Yeah, no. They didn’t see anything beyond the sterile visit they were allotted. They certainly would not have heard the anguished accounts I did on the other side of that front line.
They wouldn’t know of the many people, many of whom are elderly, living in shells of homes, or the basement of a school, deprived of electricity, water, cooking gas, reliant on aid for their survival. Nor that Ukraine has reportedly blocked UN and Red Cross aid from entering the DPR, including recently.
On February 24 and 25, Ukrainian forces shelled Yelenovka, south of Donetsk, a point through which humanitarian aid from the UN and Red Cross was to enter, preventing the aid delivery.
Preventing the entrance of aid, on top of continually shelling civilian areas, is the furthest from Ukraine “fulfilling its obligations to establish a ceasefire regime,” as President Zelensky claimed to Western ambassadors.
While Russian officials warn of the dire fate of 4 million people under Ukrainian shelling, Western officials either remain silent or fabricate more accusations against Russia and against Donbass’ defenders.

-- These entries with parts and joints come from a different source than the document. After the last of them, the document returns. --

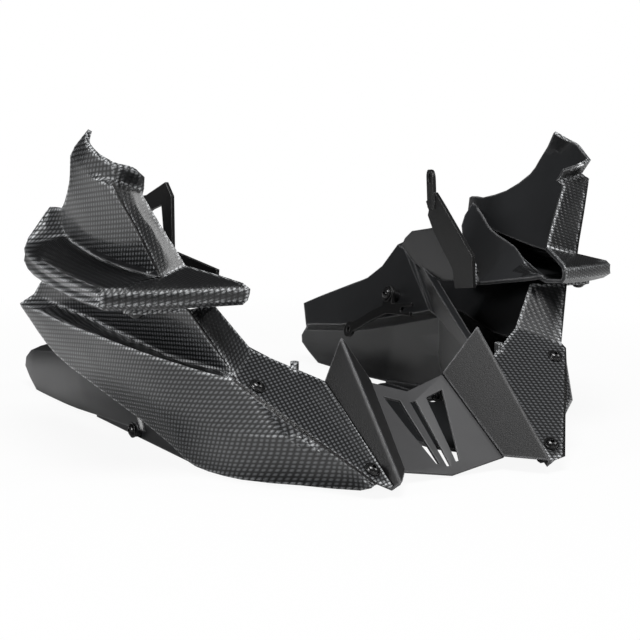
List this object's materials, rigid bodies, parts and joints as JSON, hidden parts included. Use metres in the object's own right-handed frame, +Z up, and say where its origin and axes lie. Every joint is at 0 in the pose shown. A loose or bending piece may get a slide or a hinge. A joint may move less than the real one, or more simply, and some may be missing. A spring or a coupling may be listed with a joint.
{
  "type": "motorcycle belly pan",
  "caption": "Belly pan for a road motorcycle: two carbon-look side shells with winglets, inner keel panels, steel brackets and a slotted centre plate",
  "frame": {"origin": "centre of the bounding box in X and Y, on the ground under the lower edges", "axes": "+X to one side (the right one in the picture), +Y to the rear, +Z up"},
  "size_m": [0.46, 0.475, 0.238],
  "materials": {
    "shell": "woven look, semi-gloss",
    "inner_black": "satin moulded",
    "plate_black": "fine grain",
    "bracket_steel": "satin black coat",
    "spacer_steel": "black coat",
    "bolt_black": "black coat"
  },
  "bodies": {
    "root": {"lower_panel_left": "shell", "lower_panel_right": "shell", "upper_panel_left": "shell", "upper_panel_right": "shell", "keel_panel_left": "inner_black", "keel_panel_right": "inner_black", "floor_panel_left": "inner_black", "floor_panel_right": "inner_black", "front_plate_left": "plate_black", "front_plate_right": "plate_black", "centre_plate": "plate_black", "upper_bracket_left": "bracket_steel", "upper_bracket_right": "bracket_steel", "lower_bracket_left": "bracket_steel", "lower_bracket_right": "bracket_steel", "bracket_spacers": "spacer_steel", "bracket_washers": "spacer_steel", "clip_nuts": "spacer_steel", "front_bolts": "bolt_black", "wing_bolts": "bolt_black", "keel_bolts": "bolt_black", "upper_bracket_bolts": "bolt_black", "lower_bracket_bolts": "bolt_black"}
  },
  "joints": []
}
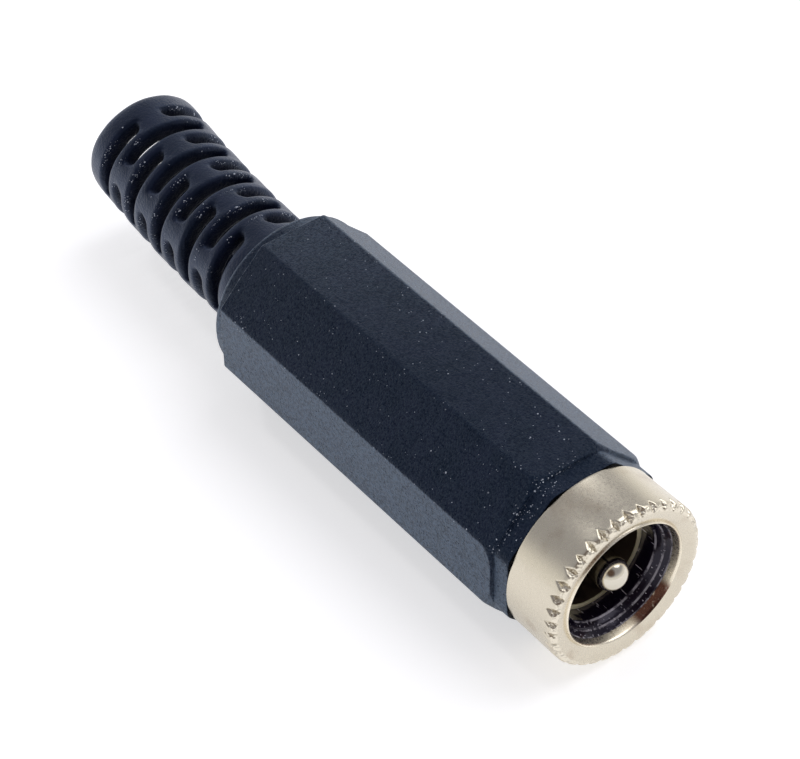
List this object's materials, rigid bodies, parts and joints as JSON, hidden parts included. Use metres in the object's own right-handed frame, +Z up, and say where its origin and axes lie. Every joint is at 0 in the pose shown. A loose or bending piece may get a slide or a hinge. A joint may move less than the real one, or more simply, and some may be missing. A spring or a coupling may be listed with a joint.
{
  "type": "in-line dc barrel jack connector",
  "caption": "In-line DC power socket with a notched metal nose, an octagonal moulded handle and a slotted strain relief for the cable.",
  "frame": {"origin": "centre of the socket's mouth, on the axis in the plane of the nose's front face", "axes": "+X along the axis, out of the socket's mouth; +Z up, square to the flat of the handle that the part lies on"},
  "size_m": [0.0469, 0.0106, 0.0106],
  "materials": {
    "handle_plastic": "fine-grained black moulding",
    "nickel": "satin nickel plate on brass",
    "body_plastic": "glossy black moulding",
    "pin_nickel": "bright nickel plate",
    "contact_bronze": "rolled spring bronze",
    "lug_tin": "tinned stamping"
  },
  "bodies": {
    "root": {"handle": "handle_plastic", "nose_shell": "nickel", "socket_body": "body_plastic", "centre_pin": "pin_nickel", "sleeve_contact": "contact_bronze", "pin_lug": "lug_tin", "sleeve_lug": "lug_tin"}
  },
  "joints": []
}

Western media have predictably remained silent on Ukraine’s crimes, painting defenders of Donbass as “pro-Russian separatists” with no context as to what people in Donbass actually want. From what I heard there, all they want is autonomy from the criminal government in Ukraine, and above all an end to the war.
And while Western officials and media harp on about a supposed “Russian invasion” of the republics, even the chairman of the OSCE Special Monitoring Mission recently emphasized that was untrue.
An aside: one of the soldiers asked me about the reaction of people in the West to Ukraine’s brazen display of Nazi symbols. My reply was that, thanks to Western media, most people don’t know.
Recently, the head of the DPR warned, “We need to be ready for anything” from Ukraine. Indeed, with the pro-war Biden administration, we can surely expect more Western support to Ukraine in further bombing the people of Donbass.